The story of Articles 3 and 4 begins with the 13th Amendment. In the course of their determination, 4 judges of the Supreme Court stated:


"It was submitted that Article 4 which sets out how the sovereignty of the People is to be exercised, has to be read with Article 3, and as such is entrenched along with Article 3 by Article 83. The Constitution expressly specifies the Articles which are entrenched. Article 4 is not one of those Articles. The legislative history of the 1978 Constitution shows that Article 4 was deliberately omitted from the list of entrenched articles. The report of the Parliamentary Select Committee on the Revision of the Constitution published on 22. 6. 1978 discloses that the Committee recommended the entrenchment of Article 1- 4, 9, 10, 11, 30 (2), 60 (2) and 83 (para. 9 of the Report). The Bill for the repeal and replacement of the 1972 Constitution (published in the Gazette of 14. 7. 78) included Article 4 in the category of entrenched Articles. However, when the Bill was passed, Parliament omitted Article 4 from the list of entrenched provisions. That omission must be presumed to have been deliberate, especially as Articles 6, 7 and 8 were added to the list" [1987] 2 Sri L.R.


How could Article 4 that was included as an entrenched Article in the original Bill, and also included to be so by the Parliamentary Select Committee, be omitted in the version that was finally passed by Parliament? The 3rd Reading of the Bill provides the answer to this mystery.


The 3rd Reading of the Bill on the "Constitution of the Democratic Socialist Republic of Sri Lanka" commenced on August 16, 1978. At the very outset Mr.

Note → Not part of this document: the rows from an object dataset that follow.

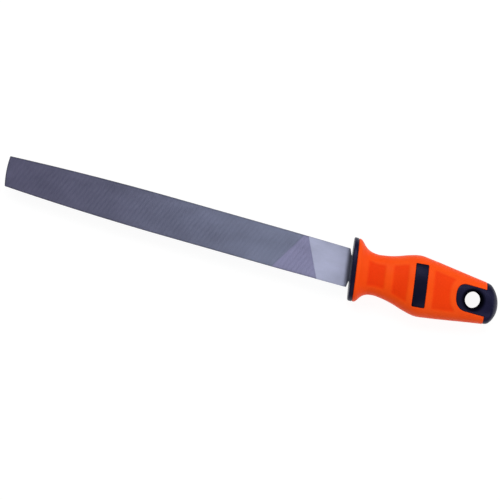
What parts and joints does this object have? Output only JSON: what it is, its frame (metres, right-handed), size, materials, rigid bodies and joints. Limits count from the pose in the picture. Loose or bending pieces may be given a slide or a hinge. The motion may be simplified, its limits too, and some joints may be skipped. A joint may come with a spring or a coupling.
{
  "type": "flat file",
  "caption": "Flat metalworking file with a tapered double-cut blade, a plain heel, and a two-colour moulded handle with a collar and a hanging hole.",
  "frame": {"origin": "centre of the whole file's box, on the blade's centre line and mid thickness", "axes": "+X along the blade from the tip to the butt of the handle, +Y across the broad face, +Z out of the broad face"},
  "size_m": [0.3602, 0.0447, 0.0312],
  "materials": {
    "tool_steel": "file-cut teeth, satin ground heel",
    "grip_orange": "satin moulded elastomer with a fine texture",
    "dark_plastic": "satin moulded plastic",
    "core_plastic": "as moulded, hidden",
    "label_plastic": "smooth semi-gloss, blank"
  },
  "bodies": {
    "root": {"file_blade": "tool_steel", "front_collar": "dark_plastic", "handle_core": "core_plastic", "grip_overmould": "grip_orange", "label_inlay_front": "label_plastic", "label_inlay_back": "label_plastic", "butt_cap": "dark_plastic"}
  },
  "joints": []
}
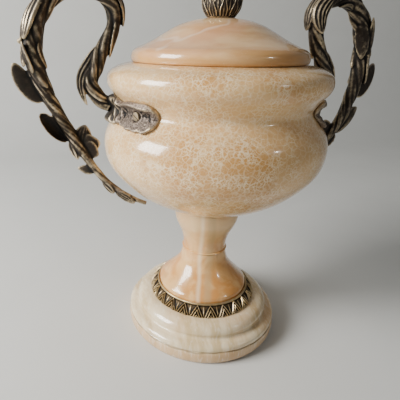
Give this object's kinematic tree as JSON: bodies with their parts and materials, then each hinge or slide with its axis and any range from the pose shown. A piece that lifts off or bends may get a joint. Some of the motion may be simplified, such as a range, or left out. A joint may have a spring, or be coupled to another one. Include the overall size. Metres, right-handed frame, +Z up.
{
  "type": "mantel urn",
  "caption": "Covered stone mantel urn with a round moulded foot, turned stem, hollow bowl and lid, and cast brass vine handles.",
  "frame": {"origin": "on the surface it stands on, at the middle of the foot", "axes": "+Z up along the turned axis; the handles stand out along -X and +X"},
  "size_m": [0.464, 0.272, 0.4633],
  "materials": {
    "foot_onyx": "polished cream onyx with upright bands",
    "stem_onyx": "polished orange-beige onyx with a pale vein",
    "bowl_onyx": "polished warm beige onyx with fine pale veining",
    "lid_onyx": "polished pinkish beige onyx with soft bands",
    "dark_brass": "cast, dark antique patina, worn bright on the ridges",
    "gilt_brass": "cast, antique gold with dark recesses",
    "screw_brass": "turned, dull"
  },
  "bodies": {
    "root": {"foot": "foot_onyx", "leaf_ring": "gilt_brass", "stem": "stem_onyx", "bowl": "bowl_onyx", "lid": "lid_onyx", "finial": "dark_brass", "handle_left": "dark_brass", "handle_right": "dark_brass", "screw_left_front": "screw_brass", "screw_left_back": "screw_brass", "screw_right_front": "screw_brass", "screw_right_back": "screw_brass"}
  },
  "joints": []
}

R. Premadasa stated:


"Before we do that (i.e., consider the Bill) I want to bring to your notice that we have circulated all the amendments that the Government proposes to move at the appropriate stage…" (Hansard, p. 1958).


With regard to Article 83 the Hansard states:


Mr. K. W. Devanayagam stated in English: "I move, in page 49, line 12 and 13, leave out Articles 1, 2, 3, 4, 9,10, and 11, and insert Articles 1, 2, 3, 6, 7, 8, 9, 10, 11" (p. 2004). (Note: Devanayagam moves for Article 4 to be left out.)


Mr. R. Premadasa responded in Sinhala and stated: (translated version) "page 52, line 21, Articles 1, 2, 3, 4, 9, 10, 11 numbers and words to leave out and instead Articles 1, 2, 3, 4, 6, 7, 8, 9, 10, 11 numbers and words shall be (Ibid). (Note: Premadasa calls for inclusion of Art.4)


(Note: page 49 of English version corresponds with page 52 of the Sinhala version).


Continuing, the Hansard states:


"Question, that the words proposed to be left out stand part of the Clause, put, and negatived".


"Question, that those words be there inserted, put, and agreed to".


"Question, that the Clauses, as amended, stand part of the Bill, put, and agreed to".


"Clause 83, as amended, ordered to stand part of the Bill".


The insistence by Mr. R. Premadasa that Article 4 shall be included in the List of entrenched Articles is understandable since it was included in the original Bill and also recommended by the Parliamentary Select Committee. What then is the explanation for Article 4 to be excluded for the final version of the Bill passed by Parliament?


The reason for this strange happening is that the List of entrenched Articles in the minutes of Parliament does NOT match material recorded in the Hansard. According to the practices of Parliament the minutes are prepared from the records in the Hansard. Despite this fact, Parliament places greater credibility on the minutes than on the Hansard. However, as strange as all this may appear, the indubitable fact is that Parliament deliberated and concluded that Article 4 should have the status of an entrenched clause. But for all intents and purposes of the documented Constitution, it does not.


CONCLUSION


Whether Article 4 was NOT included in the list of entrenched Articles because of a bona fide omission or a deliberate effort to distort the Parliamentary records, the undeniable fact is that its current status leaves room for determinations of the Supreme Court to vary. For instance, the Court that ruled on the 13th Amendment took a pedestrian view and determined mechanically that since Article 4 was not in the List of entrenched Articles it had a lower status than Article 3. Had they interpreted differently, it could very well have been that the 13th Amendment would have required a referendum in which case the history of Sri Lanka would have been vastly different.


On the other hand, the current Court took the more enlightened view that Article 3 should be read with Article 4, thereby acknowledging the umbilical connection between the two; a position espoused by the petitioners of the 13th Amendment.


Thus, the material presented above conclusively establishes the fact that Parliament INCLUDED Article 4 deliberately as an entrenched Article in the List of Article 83. In view of these facts, the presumption that Article 4 was OMITTED deliberately is incorrect.


The possibility for such discrepancies between the material in the Hansard and the minutes of Parliamentary Proceedings could perhaps be avoided by reviewing the current procedures adopted by the administration in Parliament. Since the 1978 Constitution is likely to stay with us for the foreseeable future, it is best that measures are explored to make good the gross mistake relating to Articles 3 and 4. If a lesson is to be learnt from this experience all concerned have to be vigilant and make sure that the Amendments proposed and agreed upon during the Committee Stage of the 19th Amendment are correct in all respects before the Bill becomes law.